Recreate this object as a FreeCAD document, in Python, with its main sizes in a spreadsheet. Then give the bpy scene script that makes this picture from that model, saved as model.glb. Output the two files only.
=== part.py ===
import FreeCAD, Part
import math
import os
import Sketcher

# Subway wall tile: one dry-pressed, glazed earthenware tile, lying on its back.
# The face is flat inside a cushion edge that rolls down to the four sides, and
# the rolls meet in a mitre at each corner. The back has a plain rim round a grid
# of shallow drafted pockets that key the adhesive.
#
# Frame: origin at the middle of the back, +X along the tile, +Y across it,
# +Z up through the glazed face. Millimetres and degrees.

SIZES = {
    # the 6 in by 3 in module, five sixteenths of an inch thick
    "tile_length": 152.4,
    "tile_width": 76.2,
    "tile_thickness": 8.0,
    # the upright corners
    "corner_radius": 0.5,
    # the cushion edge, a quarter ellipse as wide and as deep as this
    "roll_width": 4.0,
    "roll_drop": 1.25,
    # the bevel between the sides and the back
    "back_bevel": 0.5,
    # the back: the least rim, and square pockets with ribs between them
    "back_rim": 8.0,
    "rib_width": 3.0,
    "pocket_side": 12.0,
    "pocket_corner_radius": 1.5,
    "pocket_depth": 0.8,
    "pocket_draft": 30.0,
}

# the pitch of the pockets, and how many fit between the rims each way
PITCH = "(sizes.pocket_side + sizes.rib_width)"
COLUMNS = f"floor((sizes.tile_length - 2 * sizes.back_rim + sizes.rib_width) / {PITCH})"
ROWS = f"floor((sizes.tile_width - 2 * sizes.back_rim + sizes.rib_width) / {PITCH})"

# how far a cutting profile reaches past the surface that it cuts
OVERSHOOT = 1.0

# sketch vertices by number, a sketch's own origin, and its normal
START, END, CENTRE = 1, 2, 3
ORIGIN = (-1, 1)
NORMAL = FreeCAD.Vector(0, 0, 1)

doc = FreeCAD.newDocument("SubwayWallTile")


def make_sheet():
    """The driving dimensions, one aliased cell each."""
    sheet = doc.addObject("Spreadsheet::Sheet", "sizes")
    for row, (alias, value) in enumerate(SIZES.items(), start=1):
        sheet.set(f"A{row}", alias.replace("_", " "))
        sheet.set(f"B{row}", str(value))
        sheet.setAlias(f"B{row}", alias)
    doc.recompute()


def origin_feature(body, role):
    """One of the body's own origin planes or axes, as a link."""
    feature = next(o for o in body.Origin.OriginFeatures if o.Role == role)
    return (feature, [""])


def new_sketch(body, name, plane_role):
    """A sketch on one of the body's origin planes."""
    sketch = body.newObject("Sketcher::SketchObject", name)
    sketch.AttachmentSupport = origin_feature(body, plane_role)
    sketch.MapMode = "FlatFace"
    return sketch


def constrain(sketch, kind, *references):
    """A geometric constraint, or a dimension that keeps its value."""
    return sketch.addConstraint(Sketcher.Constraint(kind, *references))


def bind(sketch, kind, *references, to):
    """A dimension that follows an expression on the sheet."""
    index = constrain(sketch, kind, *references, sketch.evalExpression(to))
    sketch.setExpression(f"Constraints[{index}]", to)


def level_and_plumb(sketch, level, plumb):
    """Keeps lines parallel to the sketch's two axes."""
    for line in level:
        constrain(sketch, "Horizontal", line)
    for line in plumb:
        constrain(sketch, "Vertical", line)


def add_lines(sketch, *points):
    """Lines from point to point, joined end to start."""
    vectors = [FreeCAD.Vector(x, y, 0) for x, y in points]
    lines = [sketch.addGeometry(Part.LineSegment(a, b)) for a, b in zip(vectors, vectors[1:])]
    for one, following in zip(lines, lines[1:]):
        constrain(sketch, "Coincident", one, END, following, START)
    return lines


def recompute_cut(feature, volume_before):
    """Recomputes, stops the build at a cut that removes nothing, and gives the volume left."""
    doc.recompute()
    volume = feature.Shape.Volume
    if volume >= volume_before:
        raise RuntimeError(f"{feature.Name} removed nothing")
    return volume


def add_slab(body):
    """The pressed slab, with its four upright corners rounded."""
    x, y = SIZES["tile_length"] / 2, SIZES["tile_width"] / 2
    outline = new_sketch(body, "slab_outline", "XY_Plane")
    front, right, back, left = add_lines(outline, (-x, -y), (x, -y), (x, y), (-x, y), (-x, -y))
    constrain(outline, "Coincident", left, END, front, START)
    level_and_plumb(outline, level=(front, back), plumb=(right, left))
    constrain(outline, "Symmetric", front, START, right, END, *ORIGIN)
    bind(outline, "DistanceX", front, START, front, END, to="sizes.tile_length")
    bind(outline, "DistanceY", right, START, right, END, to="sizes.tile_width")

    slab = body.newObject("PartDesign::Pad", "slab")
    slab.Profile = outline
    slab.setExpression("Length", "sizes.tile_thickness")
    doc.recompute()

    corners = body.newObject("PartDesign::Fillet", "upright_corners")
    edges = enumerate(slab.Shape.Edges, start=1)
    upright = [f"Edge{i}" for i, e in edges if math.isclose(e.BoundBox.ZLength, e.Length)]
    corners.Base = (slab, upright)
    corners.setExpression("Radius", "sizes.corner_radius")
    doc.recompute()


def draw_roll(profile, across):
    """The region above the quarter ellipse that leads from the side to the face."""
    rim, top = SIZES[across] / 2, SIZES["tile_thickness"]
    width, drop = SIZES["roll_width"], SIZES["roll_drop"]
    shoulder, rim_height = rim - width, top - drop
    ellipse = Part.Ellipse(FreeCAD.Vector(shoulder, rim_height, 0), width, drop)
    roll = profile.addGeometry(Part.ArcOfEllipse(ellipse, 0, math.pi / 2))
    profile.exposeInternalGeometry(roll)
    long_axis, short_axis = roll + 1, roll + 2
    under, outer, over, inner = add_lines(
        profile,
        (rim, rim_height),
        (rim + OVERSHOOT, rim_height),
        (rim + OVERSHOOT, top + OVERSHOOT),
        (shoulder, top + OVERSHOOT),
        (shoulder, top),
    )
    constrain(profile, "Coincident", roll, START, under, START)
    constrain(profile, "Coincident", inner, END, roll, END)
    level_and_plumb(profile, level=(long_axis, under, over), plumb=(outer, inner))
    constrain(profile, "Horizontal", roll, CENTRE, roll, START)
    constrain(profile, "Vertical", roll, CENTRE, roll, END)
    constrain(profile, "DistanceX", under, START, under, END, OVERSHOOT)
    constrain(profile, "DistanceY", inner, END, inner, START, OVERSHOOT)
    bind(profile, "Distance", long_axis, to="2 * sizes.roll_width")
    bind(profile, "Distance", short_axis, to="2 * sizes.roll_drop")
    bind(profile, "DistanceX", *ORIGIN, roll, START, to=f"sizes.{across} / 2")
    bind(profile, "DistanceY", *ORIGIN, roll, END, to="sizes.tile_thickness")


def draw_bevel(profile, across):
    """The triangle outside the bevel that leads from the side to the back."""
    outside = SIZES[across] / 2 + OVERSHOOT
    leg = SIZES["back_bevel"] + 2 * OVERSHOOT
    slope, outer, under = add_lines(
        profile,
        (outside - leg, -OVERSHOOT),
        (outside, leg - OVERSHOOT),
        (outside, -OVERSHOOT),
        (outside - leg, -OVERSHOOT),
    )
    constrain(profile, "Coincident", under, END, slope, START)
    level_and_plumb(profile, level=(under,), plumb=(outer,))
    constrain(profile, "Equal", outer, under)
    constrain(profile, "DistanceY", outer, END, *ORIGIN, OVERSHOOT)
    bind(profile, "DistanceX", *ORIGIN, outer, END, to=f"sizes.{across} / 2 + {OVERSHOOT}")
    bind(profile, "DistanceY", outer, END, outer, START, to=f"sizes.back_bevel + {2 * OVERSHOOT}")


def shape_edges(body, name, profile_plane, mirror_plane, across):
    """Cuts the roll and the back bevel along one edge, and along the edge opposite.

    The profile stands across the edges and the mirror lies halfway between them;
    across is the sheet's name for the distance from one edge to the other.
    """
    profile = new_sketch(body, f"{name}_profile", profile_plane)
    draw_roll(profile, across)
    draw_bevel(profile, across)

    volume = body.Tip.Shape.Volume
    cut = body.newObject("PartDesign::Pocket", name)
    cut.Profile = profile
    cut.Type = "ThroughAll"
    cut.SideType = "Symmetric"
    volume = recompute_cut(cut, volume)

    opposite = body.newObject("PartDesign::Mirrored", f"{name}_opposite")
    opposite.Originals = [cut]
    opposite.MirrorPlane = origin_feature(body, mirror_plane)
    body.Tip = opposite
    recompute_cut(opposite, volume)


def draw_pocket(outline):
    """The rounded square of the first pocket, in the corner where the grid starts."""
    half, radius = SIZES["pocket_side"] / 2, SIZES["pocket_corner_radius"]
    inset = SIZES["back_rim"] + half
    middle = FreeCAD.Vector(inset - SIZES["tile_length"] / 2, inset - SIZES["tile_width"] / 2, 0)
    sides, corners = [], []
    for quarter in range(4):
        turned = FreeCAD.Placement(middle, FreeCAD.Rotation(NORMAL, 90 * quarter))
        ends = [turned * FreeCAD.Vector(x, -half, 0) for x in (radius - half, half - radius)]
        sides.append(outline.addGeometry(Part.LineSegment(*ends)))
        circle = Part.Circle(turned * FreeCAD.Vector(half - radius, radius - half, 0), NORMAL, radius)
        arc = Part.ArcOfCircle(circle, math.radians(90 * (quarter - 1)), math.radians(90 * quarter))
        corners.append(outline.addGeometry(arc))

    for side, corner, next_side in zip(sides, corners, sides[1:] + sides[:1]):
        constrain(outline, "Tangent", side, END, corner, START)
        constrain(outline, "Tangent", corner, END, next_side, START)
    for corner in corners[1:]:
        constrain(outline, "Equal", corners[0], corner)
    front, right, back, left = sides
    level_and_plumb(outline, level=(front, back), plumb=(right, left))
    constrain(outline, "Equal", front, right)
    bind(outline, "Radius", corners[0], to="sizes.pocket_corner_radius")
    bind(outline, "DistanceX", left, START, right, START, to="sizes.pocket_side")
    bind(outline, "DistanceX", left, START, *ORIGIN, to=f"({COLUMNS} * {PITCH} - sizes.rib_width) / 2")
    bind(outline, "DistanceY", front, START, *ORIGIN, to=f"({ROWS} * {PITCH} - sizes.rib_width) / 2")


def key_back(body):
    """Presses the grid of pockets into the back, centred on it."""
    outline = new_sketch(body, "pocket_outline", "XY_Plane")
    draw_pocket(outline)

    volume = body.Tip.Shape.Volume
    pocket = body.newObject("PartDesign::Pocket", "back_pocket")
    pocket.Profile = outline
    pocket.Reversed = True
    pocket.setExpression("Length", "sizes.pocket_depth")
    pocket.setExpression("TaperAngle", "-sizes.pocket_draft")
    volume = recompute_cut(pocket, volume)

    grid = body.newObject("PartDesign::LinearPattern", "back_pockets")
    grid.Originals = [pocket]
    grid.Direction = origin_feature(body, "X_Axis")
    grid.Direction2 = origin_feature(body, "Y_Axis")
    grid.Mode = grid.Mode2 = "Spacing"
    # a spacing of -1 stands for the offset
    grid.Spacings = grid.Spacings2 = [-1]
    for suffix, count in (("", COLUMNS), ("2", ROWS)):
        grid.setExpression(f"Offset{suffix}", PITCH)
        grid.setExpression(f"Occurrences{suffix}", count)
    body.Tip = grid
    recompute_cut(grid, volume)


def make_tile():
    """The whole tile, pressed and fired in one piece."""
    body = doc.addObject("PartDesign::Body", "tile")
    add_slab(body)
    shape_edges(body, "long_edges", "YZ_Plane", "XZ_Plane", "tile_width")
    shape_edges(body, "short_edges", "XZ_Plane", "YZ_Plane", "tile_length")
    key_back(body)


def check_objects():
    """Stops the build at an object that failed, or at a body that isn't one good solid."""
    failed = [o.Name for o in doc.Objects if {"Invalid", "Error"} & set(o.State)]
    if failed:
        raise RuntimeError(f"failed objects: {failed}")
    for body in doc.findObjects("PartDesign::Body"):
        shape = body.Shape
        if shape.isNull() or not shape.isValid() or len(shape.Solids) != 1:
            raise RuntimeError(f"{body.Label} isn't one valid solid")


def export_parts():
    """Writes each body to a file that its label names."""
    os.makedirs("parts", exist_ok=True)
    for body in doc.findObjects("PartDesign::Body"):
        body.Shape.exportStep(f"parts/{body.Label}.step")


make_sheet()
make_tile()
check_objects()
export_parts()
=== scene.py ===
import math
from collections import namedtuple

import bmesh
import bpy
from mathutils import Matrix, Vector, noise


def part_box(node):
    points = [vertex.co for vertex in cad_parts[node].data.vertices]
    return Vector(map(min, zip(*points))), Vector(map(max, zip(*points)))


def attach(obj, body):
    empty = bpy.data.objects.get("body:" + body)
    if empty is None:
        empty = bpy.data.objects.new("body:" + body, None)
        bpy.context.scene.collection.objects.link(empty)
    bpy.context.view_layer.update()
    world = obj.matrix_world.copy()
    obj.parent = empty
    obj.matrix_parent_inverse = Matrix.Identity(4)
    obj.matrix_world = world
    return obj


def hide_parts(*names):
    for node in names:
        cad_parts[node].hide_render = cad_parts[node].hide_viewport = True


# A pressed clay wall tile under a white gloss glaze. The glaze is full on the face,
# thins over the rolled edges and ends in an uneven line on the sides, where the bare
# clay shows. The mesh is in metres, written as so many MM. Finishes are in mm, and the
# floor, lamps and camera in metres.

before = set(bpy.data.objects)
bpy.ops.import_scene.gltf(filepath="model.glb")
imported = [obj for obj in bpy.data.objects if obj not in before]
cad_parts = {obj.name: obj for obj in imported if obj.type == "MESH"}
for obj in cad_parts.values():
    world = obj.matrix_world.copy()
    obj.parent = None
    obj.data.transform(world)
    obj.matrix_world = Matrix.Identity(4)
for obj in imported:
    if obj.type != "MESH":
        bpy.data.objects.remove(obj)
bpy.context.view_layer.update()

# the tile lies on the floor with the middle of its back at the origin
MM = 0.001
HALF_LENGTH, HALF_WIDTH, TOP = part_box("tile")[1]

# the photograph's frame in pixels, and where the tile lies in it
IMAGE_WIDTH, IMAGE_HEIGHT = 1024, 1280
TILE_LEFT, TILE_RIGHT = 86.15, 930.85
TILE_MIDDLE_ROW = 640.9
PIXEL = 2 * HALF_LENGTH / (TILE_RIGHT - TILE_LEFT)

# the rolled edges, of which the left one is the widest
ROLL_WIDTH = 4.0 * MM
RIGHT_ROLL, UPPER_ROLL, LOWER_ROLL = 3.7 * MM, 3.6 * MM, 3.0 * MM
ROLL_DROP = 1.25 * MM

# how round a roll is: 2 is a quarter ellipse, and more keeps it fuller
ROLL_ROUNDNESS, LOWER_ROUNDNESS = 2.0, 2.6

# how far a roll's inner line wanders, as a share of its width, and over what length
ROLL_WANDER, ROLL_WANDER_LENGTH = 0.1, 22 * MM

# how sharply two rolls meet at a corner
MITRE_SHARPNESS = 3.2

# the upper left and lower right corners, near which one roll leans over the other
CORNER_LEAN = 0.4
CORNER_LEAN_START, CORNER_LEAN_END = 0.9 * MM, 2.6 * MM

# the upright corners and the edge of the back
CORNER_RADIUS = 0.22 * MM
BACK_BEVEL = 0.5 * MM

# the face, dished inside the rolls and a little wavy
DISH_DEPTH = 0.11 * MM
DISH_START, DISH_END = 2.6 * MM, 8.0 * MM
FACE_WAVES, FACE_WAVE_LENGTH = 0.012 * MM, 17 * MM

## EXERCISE
Write down exactly the span of lines above from the one containing "failed = [o.Name" to the one containing "obj.parent = None", both ends included.

## FULL SOLUTION
    failed = [o.Name for o in doc.Objects if {"Invalid", "Error"} & set(o.State)]
    if failed:
        raise RuntimeError(f"failed objects: {failed}")
    for body in doc.findObjects("PartDesign::Body"):
        shape = body.Shape
        if shape.isNull() or not shape.isValid() or len(shape.Solids) != 1:
            raise RuntimeError(f"{body.Label} isn't one valid solid")


def export_parts():
    """Writes each body to a file that its label names."""
    os.makedirs("parts", exist_ok=True)
    for body in doc.findObjects("PartDesign::Body"):
        body.Shape.exportStep(f"parts/{body.Label}.step")


make_sheet()
make_tile()
check_objects()
export_parts()
=== scene.py ===
import math
from collections import namedtuple

import bmesh
import bpy
from mathutils import Matrix, Vector, noise


def part_box(node):
    points = [vertex.co for vertex in cad_parts[node].data.vertices]
    return Vector(map(min, zip(*points))), Vector(map(max, zip(*points)))


def attach(obj, body):
    empty = bpy.data.objects.get("body:" + body)
    if empty is None:
        empty = bpy.data.objects.new("body:" + body, None)
        bpy.context.scene.collection.objects.link(empty)
    bpy.context.view_layer.update()
    world = obj.matrix_world.copy()
    obj.parent = empty
    obj.matrix_parent_inverse = Matrix.Identity(4)
    obj.matrix_world = world
    return obj


def hide_parts(*names):
    for node in names:
        cad_parts[node].hide_render = cad_parts[node].hide_viewport = True


# A pressed clay wall tile under a white gloss glaze. The glaze is full on the face,
# thins over the rolled edges and ends in an uneven line on the sides, where the bare
# clay shows. The mesh is in metres, written as so many MM. Finishes are in mm, and the
# floor, lamps and camera in metres.

before = set(bpy.data.objects)
bpy.ops.import_scene.gltf(filepath="model.glb")
imported = [obj for obj in bpy.data.objects if obj not in before]
cad_parts = {obj.name: obj for obj in imported if obj.type == "MESH"}
for obj in cad_parts.values():
    world = obj.matrix_world.copy()
    obj.parent = None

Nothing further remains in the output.